Before I could toss myself into the grease to end it all, Sarah, the pastry chef, showed up. She slipped in, refilled my vats of buttermilk and flour, tossed some pomme frites in sea salt and then slipped away again before I could shower her with my gratitude. But I had a feeling this was just what cooks do–they look out for one another so the whole operation can run smoothly. Sarah didn’t just help me because I was the new guy; it was because I was for that day, part of their crew. With just that little extra help, I was back on track. I got the food fried and delivered. I could yell back with confidence that the orders were up and ready.

Cooking attracts all sorts–restaurant cooks are a motley crew of illegal aliens, former lawyers and doctors, transients, teens, ex-cons, foodies. But while their backgrounds might be diverse, they take care of one another. Teamwork is crucial to their success. But with that loyalty also comes an equally fervent revenge when betrayed. One of my sister’s co-workers, who did a no-show for a busy weekend shift, found all of his belongings–knives, clogs, and pay cheque–frozen in a solid block of ice as pay back.

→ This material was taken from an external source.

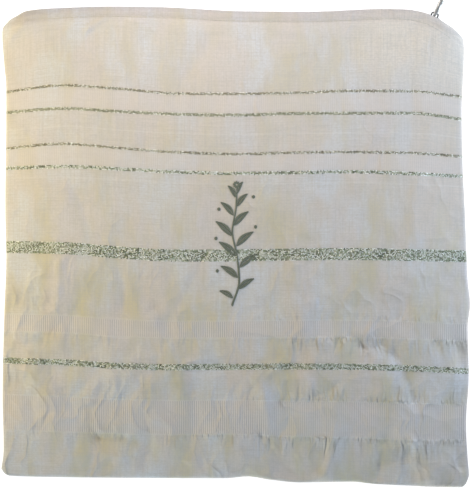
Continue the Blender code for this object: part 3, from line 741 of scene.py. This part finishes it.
def makeTinselFinish():
    finish = Finish("silverThread", {"Metallic": 0.2, "Specular IOR Level": 0.8})
    tint = finish.node("Attribute", {"attribute_name": "tint"})
    y = finish.objectPlace()[1]
    scratch = finish.grain(6.0, 2.0)
    finish.feed("Base Color", finish.mix(scratch.step(0.4, 0.8) * 0.25, tint, (0.75, 0.77, 0.74)))
    finish.feed("Roughness", scratch * 0.25 + 0.22)
    finish.feed("Normal", finish.bump((y * 24.0).sine() * 0.4 + scratch, 0.00005, 0.5))
    return finish.material


def floatPlaces(row, random):
    # uneven places along every row of floats in one stripe
    look = floatLook
    pitch = row["height"] / row["rows"]
    for r in range(row["rows"]):
        offset = (r + 0.5) * pitch - row["height"] / 2
        x = look["start"] + row["step"] * 0.5 * (r % 2)
        while x < look["end"]:
            place = x + random.uniform(-look["shiftX"], look["shiftX"])
            middle = float(stripeY(row["stripe"], place))
            y = middle + offset + random.uniform(-look["shiftY"], look["shiftY"])
            right = float(curveValues(rightEdge, y, 1)) - look["fromEdge"]
            left = float(curveValues(leftEdge, y, 1)) + look["fromEdge"]
            x += row["step"] * random.uniform(*look["spacing"])
            if left < place < right and random.uniform() >= row["gap"]:
                yield place, y


def floatPoints(place, y, row, random):
    # a flat box, narrower at its top, that lies along the cloth
    look = floatLook
    spot, normal = onCloth(place, y)
    along = Vector((1, 0, 0))
    along = (along - normal * along.dot(normal)).normalized()
    along = (along + normal.cross(along) * random.normal(0, look["lean"])).normalized()
    side = normal.cross(along)
    longHalf = 0.5 * row["step"] * random.uniform(*look["long"])
    wideHalf = 0.5 * row["height"] / row["rows"] * random.uniform(*look["wide"])
    thick = random.uniform(*look["thick"])
    tiltX, tiltY = random.normal(0, look["tilt"], 2)
    for top, share in ((0, 1.0), (1, look["topShare"])):
        for cornerX, cornerY in ((-1, -1), (1, -1), (1, 1), (-1, 1)):
            tx, ty = cornerX * share, cornerY * share
            up = thick + tiltX * tx + tiltY * ty if top else -look["sunk"]
            yield spot + along * (tx * longHalf) + side * (ty * wideHalf) + normal * max(up, -look["deepest"])


def buildTinsel(name, rows, material):
    random = np.random.default_rng(19)
    boxFaces = ((0, 3, 2, 1), (4, 5, 6, 7), (0, 1, 5, 4), (1, 2, 6, 5), (2, 3, 7, 6), (3, 0, 4, 7))
    points, faces, tints = [], [], []
    for row in rows:
        for place, y in floatPlaces(row, random):
            first = len(points)
            points.extend(floatPoints(place, y, row, random))
            faces.extend(tuple(first + i for i in face) for face in boxFaces)
            clump = math.sin(place * 0.31) + math.sin(place * 0.113 + 1.0)
            draw = min(1.0, max(0.0, random.uniform() - floatLook["clump"] * clump))
            # each float's tint is its thread's own colour, a painted glint or a painted dark reflection
            tint = next(color for share, color in tinselTintsAndGlints[row["tints"]] if draw <= share)
            tint = np.array(tint) * random.uniform(floatLook["dimmest"], 1.0)
            tints.extend([(*tint, 1.0)] * 8)
    mesh = meshFromArrays(name, points, faces)
    layer = mesh.color_attributes.new(name="tint", type="FLOAT_COLOR", domain="POINT")
    layer.data.foreach_set("color", np.asarray(tints, float).ravel())
    piece = finishPiece(name, mesh, material, "bag", smooth=False)
    print(name, len(faces))
    return piece


tinselFinish = makeTinselFinish()
lineTinsel = buildTinsel("lineTinsel", tinsel[:4], tinselFinish)
bandTinsel = buildTinsel("bandTinsel", tinsel[4:], tinselFinish)


def makeThreadFinish(name, dark, pale, roughness):
    finish = Finish(name, {"Sheen Weight": 0.2, "Specular IOR Level": 0.5})
    ply = finish.grain(3.0, 2.0)
    color = finish.mix(ply.step(0.35, 0.7), dark, pale)
    finish.feed("Base Color", finish.mix(finish.grain(0.4, 2.0).step(0.4, 0.7) * 0.3, color, dark))
    finish.feed("Roughness", ply * 0.15 + roughness)
    finish.feed("Normal", finish.bump(ply, 0.00004, 0.6))
    return finish.material


# How a stitch arches: share of a half turn where it starts, share that it spans, flatness, depth of its ends
stitchArch = {"start": 0.08, "span": 0.84, "flat": 0.7, "sunk": 0.12}

# A leafy sprig in satin stitch
sprig = {
    "stem": ((-2.0, -40), (2.6, -24), (1.2, -8), (-1.8, 8), (0.6, 24), (1.0, 33)), "stemLength": 75,
    "stemWidth": 1.5, "stemThins": 0.35, "stemSlant": 0.35, "stemLift": 0.357,
    "thread": 0.24, "pitch": 0.40, "lift": 0.42,
    "leafStart": 1.0, "leafBend": 0.9, "leafSlant": 0.55, "leafUneven": 0.06,
    "veinGap": 0.10, "leastHalf": 0.12,
    "dark": (0.115, 0.135, 0.10), "pale": (0.22, 0.25, 0.19), "roughness": 0.42,
    "flower": (0.9, 38.4), "flowerRadius": 2.5, "petals": 9, "petalStitches": (-0.42, 0.0, 0.42),
    "flowerTurn": 0.2, "flowerHeart": 0.55,
    "buds": ((-10.5, 22.5), (11.8, 30.5), (-12.4, 3.5), (13.2, 11.0), (-11.6, -17.5), (12.6, -9.5)),
    "budRadius": 1.1, "budPitch": 0.36, "budStitches": 6,
}
# Leaves: share up the stem, angle from +X, length, width
leaves = (
    (0.06, 152, 9.5, 3.4), (0.14, 34, 11.5, 3.8), (0.24, 146, 13.0, 4.1), (0.33, 38, 13.5, 4.3),
    (0.43, 140, 14.0, 4.4), (0.52, 40, 14.0, 4.3), (0.61, 138, 13.5, 4.2), (0.70, 44, 12.8, 4.0),
    (0.79, 134, 11.5, 3.7), (0.87, 50, 10.2, 3.4), (0.95, 124, 8.6, 3.0), (0.985, 64, 7.8, 2.8),
)


def stemPoint(share):
    table = np.array(sprig["stem"], float)
    y = table[0, 1] + (table[-1, 1] - table[0, 1]) * share
    return np.array((float(curveValues(table, y, 1)), y))


def stitchPath(start, end, lift, count=5):
    # one stitch that arches over the cloth and dips into it at both ends
    arch = stitchArch
    path, ups = [], []
    for t in np.linspace(0, 1, count):
        place = start * (1 - t) + end * t
        spot, normal = onCloth(place[0], place[1])
        rise = lift * math.sin(math.pi * (arch["start"] + arch["span"] * t)) ** arch["flat"] - arch["sunk"]
        path.append(np.array(spot + normal * rise))
        ups.append(np.array(normal))
    return path, ups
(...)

By 10 pm, dinner service was done. I was exhausted and covered in a thin layer of grease and flour. But I also felt great. I had successfully cooked food that was served to high-end diners. And no one sent anything back. They bought it–both in cash and opinion. They bought that their ‘signature’ oysters and other deep-fried dishes had been prepared by a trained professional. I felt like I had duped every single one of them, a pirate in my own right, stealing their credibility as discerning diners. It gave me a bravado and a swagger that lasted all night because Day One of my tour was over, and I felt ready to man the helm.